Leer official says investigation underway into “appalling” atrocities in UN report

Peter Makuoth Malual, the appointed Information Minister in Leer of South Sudan’s Unity state, says an investigation committee has started questioning commanders in the town over their alleged role in atrocities detailed in a recent United Nations human rights report.

Peter Makuoth Malual, the appointed Information Minister in Leer of South Sudan’s Unity state, says an investigation committee has started questioning commanders in the town over their alleged role in atrocities detailed in a recent United Nations human rights report.

The report, published last week by the UN’s Office of the High Commissioner for Human Rights (OHCHR), detailed mass rape and murder of civilians allegedly carried out by government forces in 2015 in Leer and other counties of southern Unity.

In an interview with Radio Tamazuj, Makuoth, who is the appointed information minister for the proposed Southern Liech state which includes Leer, Mayendit, and Panyijar counties, said the atrocities described in the UN report are “appalling and unfortunate.”

He further said the report was shocking and may affect social peace in Leer.

Makuoth claimed that his government has started investigations in order to take the perpetrators to court, beginning with those commanders in Leer town whose names appeared in the report. He explained that outcomes of the investigation will be released after two months.

However, no commanders were named in the UN report. Instead, the report mentions that the SPLA and county commissioners are bound by international humanitarian law.

The county commissioner of Leer county during the fighting was Wal Yach Gatkuoth, though the Mayendit commissioner Kor Gatmai Garang was in command in Leer county briefly in October.

‘Scorched earth policy’

In its report, the UN Human Rights Office says the soldiers used a “scorched earth policy” against the civilian population in the area, forcing people toward starvation. It called the scale and type of sexual violence one of the most horrendous human rights situations in the world.
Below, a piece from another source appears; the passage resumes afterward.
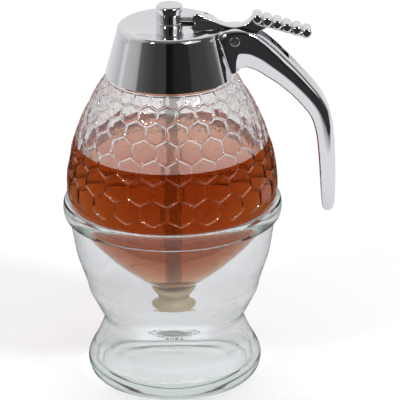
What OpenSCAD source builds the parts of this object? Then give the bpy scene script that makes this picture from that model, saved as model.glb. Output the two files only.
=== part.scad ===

Between April to September 2015, the UN recorded 1,300 reported rapes in Unity State, though cautioned that this figure is likely a snapshot of the real total.

The report further said sexual assaults are carried out with extreme brutality. Girls and women of all ages are the victims of multiple gang rapes. Some women were murdered after being raped, while others are taken and held in sexual slavery as “wives” for soldiers in barracks, the report said.